While I got some help with the basics, I had to create my own temperature system. Temperature here is simply a float value passed from particle to particle that affects their behavior, allowing them to emulate solids, liquids and gasses.

The biggest annoyance working with SPH is that particles often tend to collapse into each other when the pressure gets too high, which meant I had to spend a lot of time tweaking settings just to try to avoid it, but never being able to solve it completely.

Optimizations

Optimizations

After making some serious optimizations, I was able to have huge amounts of particles.
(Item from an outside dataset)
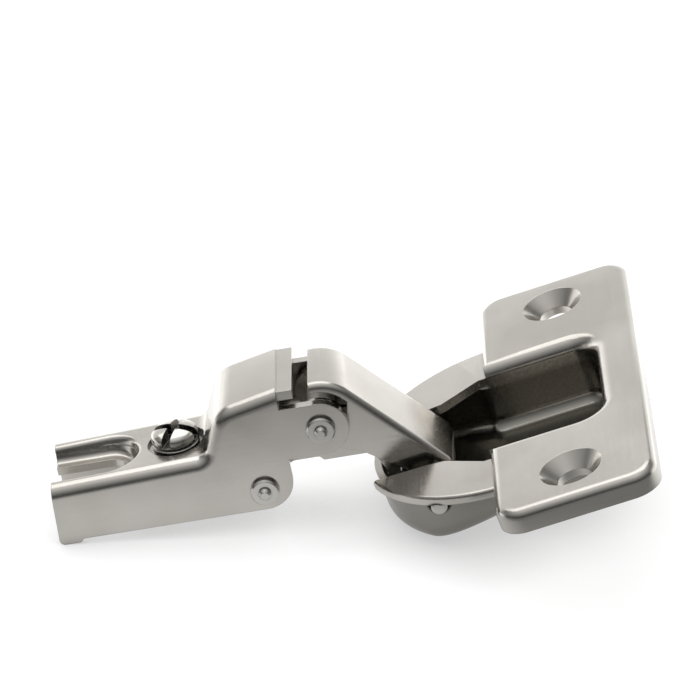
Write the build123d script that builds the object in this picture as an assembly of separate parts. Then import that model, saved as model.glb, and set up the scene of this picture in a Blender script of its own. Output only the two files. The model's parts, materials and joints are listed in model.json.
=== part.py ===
"""Concealed cabinet hinge: folded arm, two links and a pressed cup with a wing plate.

Frame: the arm's own. X runs along the arm towards the cup, Z points away from the
cabinet panel, and Y lies along the pivots. The origin is on the arm's base plane,
under the middle of the fixing slot's round end. The cup is drawn at its open stop.
"""
from build123d import *
import math
import os

# Arm: a folded channel, open below, with its nose raised by a crank
SHEET = 1.3
ARM_WIDTH = 13.8
ARM_BEND = 1.7
REAR_X = -7.25
REAR_TOP_Z = 7.9
REAR_LEAN = 0.4
RISE_START = (13.4, 8.7)
RISE_END = (16.0, 15.0)
RISE_FOOT_RADIUS = 1.8
RISE_HEAD_RADIUS = 4.2
NOSE_X = 24.3
NOSE_TOP_Z = 16.85
TONGUE_LENGTH = 2.1
TONGUE_WIDTH = 11.9
FRONT_CORNER_RADIUS = 4.0
FOOT_LENGTH = 2.4
FOOT_DROP = 0.5
EAR_RADIUS = 3.7

# Fixing slot, in a dished recess open at the rear
SLOT_WIDTH = 4.6
RECESS_END_X = 4.8
RECESS_WIDTH = 10.0
RECESS_FLOOR_Z = 6.0
RECESS_SHEET = 1.1
RECESS_TAPER = 20.0
RECESS_ROUND = 0.9
RECESS_LIP = 0.7

# Adjusting screw: a domed head on a seat, held by a collar under the web
SCREW_X = 9.45
SCREW_RADIUS = 3.15
SCREW_HOLE_GAP = 0.7
SCREW_SEAT_Z = 7.95
SCREW_TOP_Z = 10.1
SCREW_DOME = 0.7
SCREW_NECK_RADIUS = 2.5
SCREW_FIT = 0.08
COLLAR_RADIUS = 3.2
COLLAR_TOP_Z = 7.0
COLLAR_HEIGHT = 1.1
SHANK_RADIUS = 2.6
SHANK_END_Z = 2.4
THREAD_PITCH = 0.8
THREAD_DEPTH = 0.3
CROSS_WIDTH = 1.2
CROSS_DEPTH = 1.7
CROSS_TURN = 70.0

# Pivots in the arm's frame, as (X, Z)
UPPER_PIVOT = (29.2, 10.5)
LOWER_PIVOT = (20.4, 2.8)
RIVET_RADIUS = 1.3
RIVET_HEAD_RADIUS = 1.9
RIVET_HEAD_HEIGHT = 0.75
RIVET_NUB_RADIUS = 0.85
RIVET_NUB_HEIGHT = 0.7

# Clearances
SEAT_FIT = 0.03
RUN_FIT = 0.06
SIDE_GAP = 0.15

# Cup, in its own frame: v towards the wing plate, n out of the mouth
CUP_CENTRE = (51.35, 6.4)
CUP_TILT = 9.5
CUP_RADIUS = 17.5
CUP_DEPTH = 10.6
CUP_WALL = 1.0
CUP_EDGE_RADIUS = 3.0
RIM_RADIUS = 18.8
RIM_ROUND = 0.5
RIM_TOP = -1.8
RIM_SHEET = 1.2
RIM_END_V = -0.95
DOOR_PLANE = -3.1
MOUTH_HALF = 6.8
MOUTH_POINTS = [(-10.0, 7.3), (-7.5, 7.7), (-2.2, 11.0)]
SIDE_START_V = -12.5
SIDE_POINTS = [(-9.0, 13.4), (-5.5, 12.9), (-2.2, 11.9)]
SIDE_END_V = 0.6
WIDE_HALF = 11.5
WIDE_END_V = 15.4
WIDE_CORNER = 4.6
FLARE = 1.9

# Wing plate
WING_START_V = -1.0
WING_END_V = 20.3
WING_HALF = 29.8
WING_SHEET = 1.2
WING_BEND = 1.3
WING_CORNER = 3.6
SCREW_SPACING = 45.0
SCREW_OFFSET = 9.5
SCREW_HOLE_RADIUS = 2.3
SINK_RADIUS = 4.15
DIMPLE_DEPTH = 2.95

# Pins of the cup, as (v, n)
OUTER_PIN = (-9.25, -4.3)
OUTER_PIN_RADIUS = 1.1
OUTER_PIN_END = 14.9
PIN_COUNTERBORE = 0.3
PIN_COUNTERBORE_Y = 12.9
INNER_PIN = (-13.3, -3.8)
INNER_PIN_RADIUS = 0.9
INNER_PIN_SEAT = 0.5

# Outer link: a folded channel over the upper rivet and the outer pin
LINK_SHEET = 1.2
LINK_HEAD_RADIUS = 5.85
LINK_EYE_RADIUS = 2.5
LINK_BEND = 0.9
LINK_START_ANGLE = 97.0
LINK_FLANGE_ANGLE = 37.0
LINK_CURL_ANGLE = -30.0
LUG_RADIUS = 3.3
FLANGE_DEPTH = 1.35

# Inner link: an arched lever inside the outer link
LEVER_GAP = 0.35
LEVER_SHEET = 1.0
LEVER_EYE_RADIUS = 2.5
LEVER_PLAY = 0.72
LEVER_SHIFT = (-0.30, -0.64)
LEVER_HOOK_WALL = 0.62
LEVER_ARCH_Z = 7.8
LEVER_WAIST = 2.9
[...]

In this gif, I’ve simulated 131.072 particles at around 100FPS; at most I managed to push it to 262.144 particles at 60 FPS, but unfortunately Unity appeared to freeze if I increased the size of the grid any further.

Note that these .GIFs have been sped up a fair bit; To get good precision and avoid total collapse, a particle can only move a small distance per frame, which slows down the whole simulation even with good FPS, and I didn’t manage to find a good solution to this problem.

Final Result

Final Result

This is the final result and where I decided to stop. On the left is a block of ice and on the right is lukewarm water.

For this final version, I decided to render the bins that particles are grouped into for optimization purposes and use the amount per bin as the alpha, rather than rendering the particles directly. This reduces the apparent amount of particles on-screen as one bin can contain up to 16 particles, but it greatly improves the visuals at a lower cost than something like metaballs.